Location
- Country: Germany
- States: Hesse

Physical characteristics
- • location: Elbbach
- • coordinates: 50°27′11″N 8°02′46″E﻿ / ﻿50.4531°N 8.0462°E

Basin features
- Progression: Elbbach→ Lahn→ Rhine→ North Sea

= Holzbach (Elbbach, Hadamar) =

River in Germany

The Holzbach (/de/) is a river of Hesse, Germany. It is a six-kilometer-long left tributary of the Elbbach in Hadamar.

== Geography ==

=== Course ===
The Holzbach river rises approximately 500 meters north of Steinbach at an elevation of 274 meters above sea level. Initially flowing south, the stream passes through the village of Steinbach. It then turns west-southwest. After a course of 6.1 kilometers, the Holzbach flows into the Elbbach from the left at an elevation of 137 meters above sea level.

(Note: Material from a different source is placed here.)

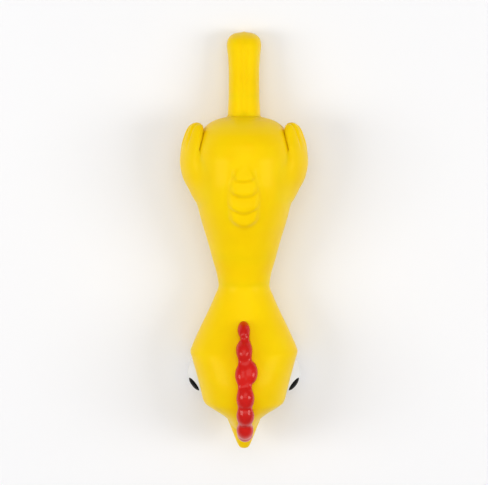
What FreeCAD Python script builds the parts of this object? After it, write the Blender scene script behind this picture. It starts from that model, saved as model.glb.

This difference in elevation results in an average gradient of 22.5‰. Its 7.297 km² catchment area drains via the Elbbach, Lahn, and Rhen rivers into the North Sea.

The stream typically dries up for extended periods. Initially flowing without any noticeable incision in the terrain, a separate stream valley begins to form after about 3.5 kilometers northwest of Oberweyer, which further downstream becomes an increasingly pronounced incision.